Verónica Gago nasceu em 1976, em Chivilcoy, na Argentina. É doutora em ciências sociais, professora da Universidade de Buenos Aires (UBA) e da Universidade de San Martín (Unsam) e pesquisadora do Consejo Nacional de Investigaciones Científicas y Técnicas (Conicet). É autora de Controversia: una lengua del exilio (Biblioteca Nacional, 2012), A razão neoliberal: economias barrocas e pragmática popular (Elefante, 2018) e A potência feminista, ou o desejo de transformar tudo (Elefante, 2020), e coautora Uma leitura feminista da dívida (Criação Humana, 2021) e La casa como laboratorio (Tinta Limón, 2022), com Luci Cavallero, além de inúmeros artigos acadêmicos sobre economia popular, economia feminista e teoria política, publicados em diversos idiomas. É militante dos movimentos NiUnaMenos (contra o feminicídio), Marea Verde (pela descriminalização do aborto) e Greve Internacional de Mulheres.
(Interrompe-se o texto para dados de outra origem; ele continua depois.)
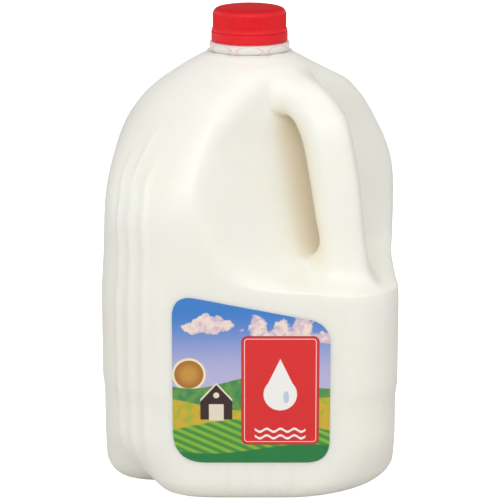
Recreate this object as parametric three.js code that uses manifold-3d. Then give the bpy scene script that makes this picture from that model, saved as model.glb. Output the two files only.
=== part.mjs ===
// Plastic milk jug of one US gallon, blow moulded, with a corner handle, a red screw cap and a front label.
// Millimetres, +Z up. The origin is the middle of the foot, and the handle points along +X, so the mould's
// parting plane is XZ. The four flat sides face halfway between the axes, and the label side faces (+X, -Y).

import * as THREE from 'three';
import { mergeVertices } from 'three/addons/utils/BufferGeometryUtils.js';
import Module from 'manifold-3d';

const wasm = await Module();
wasm.setup();

// Overall sizes
const TOTAL_HEIGHT = 246;
const HALF_WIDTH = 76.3;

// Foot: the sides round in over FOOT_RADIUS, and the upright corners are cut back far more, down to a
// round foot
const FOOT_RADIUS = 13;
const FOOT_ROUNDNESS = 59;
const FOOT_CUT_HEIGHT = 34;
const FOOT_TAPER = 1.6;
const NOTCH_DEPTH = 15;
const NOTCH_WIDTH = 9;
const NOTCH_HEIGHT = 34;
const FOOT_RING = 13;
const FOOT_SLOPE = 5;
const FOOT_DISH = 2.5;

// The shoulder behind the handle is a little fuller than the others
const FULLER_BY = 7.5;
const FULLER_MIDDLE = 54;
const FULLER_SPREAD = 38;
const FULLER_RISE = [84, 192];
const FULLER_FALL = [200, 217];

// Upright corners of the body: at the handle, at the two ribbed sides, and at the back
const HANDLE_CORNER_RADIUS = 28;
const SIDE_CORNER_RADIUS = 40;
const BACK_CORNER_RADIUS = 28;

// Heights between which those corners grow until the shoulder is round, and how much more they grow half way
const ROUNDING_HEIGHTS = [140, 212];
const ROUNDING_EXTRA = 8;

// Heights of the rings of points round the body, close together where its profile bends
const RING_HEIGHTS = [
  0, 0.6, 2.4, 5.2, 8.8, 13, 18, 23, 28, 34, 42, 50, 61, 100, 113, 126, 138, 148, 157, 165, 172, 178, 184,
  189, 193.5, 198, 202, 206, 210, 214, 218,
];

// Half the distance between opposite sides, as height above the foot and half width, up to the neck
const SIDE_PROFILE = [
  [0, 75.4], [50, 75.4], [61, HALF_WIDTH], [100, HALF_WIDTH], [126, 75], [147, 74.3], [157, 73.4],
  [168, 71.2], [177.5, 68], [186, 64.3], [195.5, 58.2], [201, 53.6], [206, 48], [210, 42.4], [215, 35],
  [219.4, 28.5], [222, 24.5],
];

// Neck with its scalloped skirt, the bumper ring and the finish that the cap screws on
const SHOULDER_TOP = 218;
const SKIRT_TOP = 223.6;
const SKIRT_RADIUS = 21.2;
const SCALLOPS = 8;
const SCALLOP_DEPTH = 1;
const SCALLOP_SAG = 1.5;
const SKIRT_STEPS = 4;
const SKIRT_FLARE = 0.8;
const RING_BOTTOM = 224.2;
const RING_TOP = 227.5;
const RING_RADIUS = 21.7;
const RING_EDGE = 0.8;
const FINISH_RADIUS = 16.6;
const FINISH_TOP = 242.6;

// Handle recess: a slightly bulging wall across the corner, as height and distance from the axis. Its ends
// fall back by WALL_BULGE at WALL_HALF_SPAN from the parting plane, and it runs on to the edges of the cut.
const WALL_PROFILE = [
  [110.5, 112], [111.5, 92], [112.3, 82], [113.2, 74], [114.8, 64], [118, 57], [124, 51], [131, 47.8],
  [147, 43], [163, 39], [176, 35.8], [184, 34], [196, 32.6], [206, 31.2], [212, 30.3], [216, 31.5], [219, 40],
];
const WALL_BULGE = 7;
const WALL_HALF_SPAN = 70;
const WALL_STEPS = 16;
const CUT_HALF_WIDTH = 105;
const CUT_REACH = 140;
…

Luci Cavallero é feminista, socióloga e pesquisadora da Universidade de Buenos Aires (UBA). Seu trabalho aborda a ligação entre a dívida, o capital ilegal e a violência. É coautora Uma leitura feminista da dívida (Criação Humana, 2021) e La casa como laboratorio (Tinta Limón, 2022), com Verónica Gago. É militante dos movimentos NiUnaMenos (contra o feminicídio), Marea Verde (pela descriminalização do aborto) e Greve Internacional de Mulheres.